The DIV Hanoi branch attends the Opening Ceremony of Chau Giang Transaction Office
Although PCFs are often small in size compared to other advanced types of CIs, such weakness will become an advantage if they know how to make use of it in the operation process. Operation under the small-scale model in districts, communes and member communities helps PCFs to clearly know about borrowers, use of loans, debt recoverability and easily control the bad debt ratio. This advantage is a basis for PCFs to well implement lending procedures, timely support members and communities in rural areas to access credit sources and step by step eliminate "black credit", the "Hui schemes” (informal loan clubs),"tontine" that have been a persistent problem for ages. It is the simplicity, easiness, closeness and friendliness offered by PCFs that help them to win an indispensable role in providing credit to support agricultural and rural economic development - which is a clear advantage of PCFs over other types of CIs.
On the other hand, being aware of products and services as a key factor to attract customers, PCFs are constantly innovating, diversifying and improving the quality of products and services in line with the needs and characteristics of the agricultural and rural areas. For example, the development of new products is based on existing ones, improving domestic payment services, inter-bank money transfer, multi-purpose loans, car loans or consumption installment loans, paying electricity, water bills...

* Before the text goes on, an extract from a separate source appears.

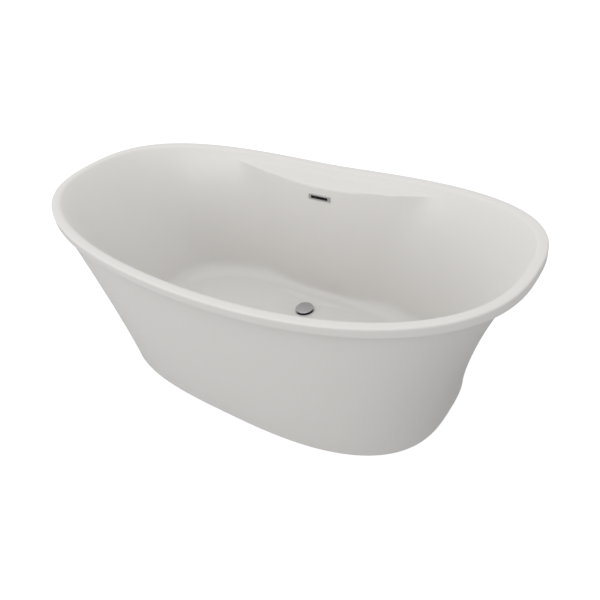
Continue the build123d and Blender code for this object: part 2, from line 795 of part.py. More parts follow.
spigot_end = overflow_z - housing_height / 2 - spigot_length
with BuildPart() as overflow_housing:
    overflow_box(housing_plate, housing_height, housing_front, nut_front)
    overflow_box(body_length, housing_height, housing_front, housing_front + housing_depth)
    rod((0, riser_y, spigot_end), (0, 0, 1), socket_radius, spigot_length + spigot_grip)
    overflow_box(
        body_length - 2 * housing_wall,
        housing_height - 2 * housing_wall,
        nut_front,
        housing_front + housing_depth - housing_wall,
        Mode.SUBTRACT,
    )
    overflow_box(opening_length, opening_height, housing_front, nut_front, Mode.SUBTRACT)
    rod((0, riser_y, spigot_end), (0, 0, 1), passage, spigot_length + spigot_grip, Mode.SUBTRACT)
    socket_bore((0, riser_y, spigot_end), (0, 0, 1))
    fixing_rods(fixing_radius, housing_front, nut_front, Mode.SUBTRACT)
save(overflow_housing, "overflow_housing")

with BuildPart() as overflow_nuts:
    fixing_rods(fixing_nut_radius, nut_front, nut_front + fixing_nut_height)
    fixing_rods(fixing_radius, nut_front, nut_front + fixing_nut_height, Mode.SUBTRACT)
save(overflow_nuts, "overflow_nuts")

with BuildPart() as overflow_pipe:
    riser_start = inlet_z + elbow_leg - socket_depth
    riser_length = spigot_end + socket_depth - riser_start
    rod((0, riser_y, riser_start), (0, 0, 1), pipe_radius, riser_length)
    rod((0, riser_y, riser_start), (0, 0, 1), passage, riser_length, Mode.SUBTRACT)
save(overflow_pipe, "overflow_pipe")

nut_radius = socket_radius + nut_gap + nut_wall
with BuildPart() as slip_nuts:
    nut_mouths = [
        (inlet_mouth, (0, 1, 0)),
        (elbow_front, (0, -1, 0)),
        (elbow_top, (0, 0, 1)),
        ((0, riser_y, spigot_end), (0, 0, -1)),
    ]
    for mouth, outward in nut_mouths:
        start = Vector(*mouth) - Vector(*outward) * nut_length / 2
        with BuildSketch(Plane(start, x_dir=(1, 0, 0), z_dir=outward)) as hexagon:
            RegularPolygon(nut_radius, nut_sides, major_radius=False)
            Circle(socket_radius + nut_gap, mode=Mode.SUBTRACT)
        extrude(hexagon.sketch, amount=nut_length / 2)
        with BuildSketch(Plane(mouth, x_dir=(1, 0, 0), z_dir=outward)) as collar:
            RegularPolygon(nut_radius, nut_sides, major_radius=False)
            Circle(pipe_radius + socket_gap, mode=Mode.SUBTRACT)
        extrude(collar.sketch, amount=nut_length / 2)
save(slip_nuts, "slip_nuts")
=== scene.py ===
"""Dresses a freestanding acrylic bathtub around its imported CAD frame.

Metres. +X is the tub's length, +Y the side with the overflow, +Z up, and the floor is at zero.
Each sub-assembly is a class that builds its pieces, and each finish is a small class that makes one material.
"""

from __future__ import annotations

import logging
from dataclasses import dataclass
from enum import Enum
from math import cos, pi, radians, sin, tan

import bpy
import numpy as np
from mathutils import Matrix, Vector


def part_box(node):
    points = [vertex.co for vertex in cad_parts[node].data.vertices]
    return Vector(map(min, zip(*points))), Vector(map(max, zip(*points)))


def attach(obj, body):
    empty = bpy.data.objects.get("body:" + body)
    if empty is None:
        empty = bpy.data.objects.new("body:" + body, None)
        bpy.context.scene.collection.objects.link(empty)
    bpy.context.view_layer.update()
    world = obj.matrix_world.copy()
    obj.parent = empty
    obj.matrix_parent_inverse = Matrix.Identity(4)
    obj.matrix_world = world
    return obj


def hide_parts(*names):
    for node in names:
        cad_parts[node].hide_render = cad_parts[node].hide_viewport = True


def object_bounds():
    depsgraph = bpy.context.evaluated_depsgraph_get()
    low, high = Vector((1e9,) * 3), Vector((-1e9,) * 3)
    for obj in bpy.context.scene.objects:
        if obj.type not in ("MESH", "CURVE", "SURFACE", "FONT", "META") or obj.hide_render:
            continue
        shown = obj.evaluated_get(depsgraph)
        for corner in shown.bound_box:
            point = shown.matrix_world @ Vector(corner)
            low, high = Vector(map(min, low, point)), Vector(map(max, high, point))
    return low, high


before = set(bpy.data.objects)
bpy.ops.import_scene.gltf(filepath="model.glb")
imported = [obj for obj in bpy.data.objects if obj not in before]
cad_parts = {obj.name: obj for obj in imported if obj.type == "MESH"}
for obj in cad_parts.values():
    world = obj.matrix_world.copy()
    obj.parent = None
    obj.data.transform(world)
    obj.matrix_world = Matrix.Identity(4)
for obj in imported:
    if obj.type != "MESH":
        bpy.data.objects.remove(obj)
cad_low, cad_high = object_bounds()

log = logging.getLogger("bathtub")
Grid = np.ndarray
Colour = tuple[float, float, float]
MM = 0.001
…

Besides, PCFs’ Managing Boards have also focused on training human resources, organizing intensive professional training courses with the support of the State Bank of Vietnam’s branches at cities and provinces and the Cooperative Bank to disseminate the banking credit regulations and laws to PCF’s staff, helping them to improve their professional expertise and contain errors in operation. Managing Boards have also encouraged the enhancement of accountability, business ethics and issued stricter regulations in management of PCFs to ensure operational consistency.
The DIV Hanoi Branch attends the Opening Ceremony of Transaction Office No. 1 – Ngoc Lu PCF
Role of deposit insurer in restructuring PCF system
In the past period, the State Bank of Vietnam (SBV) has focused on reviewing and rectifying the PCF system to ensure the safe and stable development of PCFs. In implementing the Scheme on strengthening and developing the system of PCFs, recently, some qualified PCFs have been allowed by the SBV and relevant authorities to expand their operation network by opening transaction offices in adjacent communes and take advantage of their closeness to local people. For instance, in Ha Nam province, a total of 7 new transaction offices have been opened by Yen Bac, Tien Noi, Ngoc Lu, Bo De and Nhat Tuu PCFs.
Along with changes in PCFs’ operation and raising depositors' awareness, the expansion of PCFs’ operation areas is now a very encouraging signal, contributing to boosting the rural and agricultural economy in our country, helping people easily and effectively access legal funds, bringing benefits to production and people’s life.
However, the unequal development of PCFs is one of challenges for the expansion of the PCF system. Small-scaled PCFs will find it difficult to quickly adapt to market changes. Besides, limited investment in technology for banking operation also results in out of date information, significantly affecting performance of these PCFs. Therefore, based on the long-term strategic orientation for PCF system, the SBV should strengthen supervision and support of small-scale PCFs to achieve development progress.
Beside the support of the SBV, Deposit Insurance of Vietnam (DIV) is an organization that always accompanies PCFs in their development.
Through the implementation of deposit insurance operations such as off-site supervision, on-site examination, participation in special control, deposit insurance reimbursement, depositors' interests are protected, public confidence in the banking system is ensured, thereby strengthening the reputation and promoting the capital mobilization of PCFs.
When incidents occur at PCFs, or bank runs happen, the DIV coordinates with the SBV branches in local provinces and cities, local authorities to take measures to reassure the public and help the PCFs to strengthen and stabilize their operations.
In addition, the effective dissemination of DI policy also helps reinforce the trust of depositors. Through skits and reportages broadcasted on local radio and television channels, and public awareness conferences held at PCFs, people have had a better understanding of the role of the DI organization in protecting the rights of depositors, thereby contributing to changing their behavior, helping them to stay calm at false rumors, which may lead to a bank run and threaten the safety of the banking system.
The DIV is becoming an effective tool of the Government, the SBV with its mission to protect depositors, enhance public confidence and effectively contribute to the restructuring of credit institutions in general and PCFs in particular.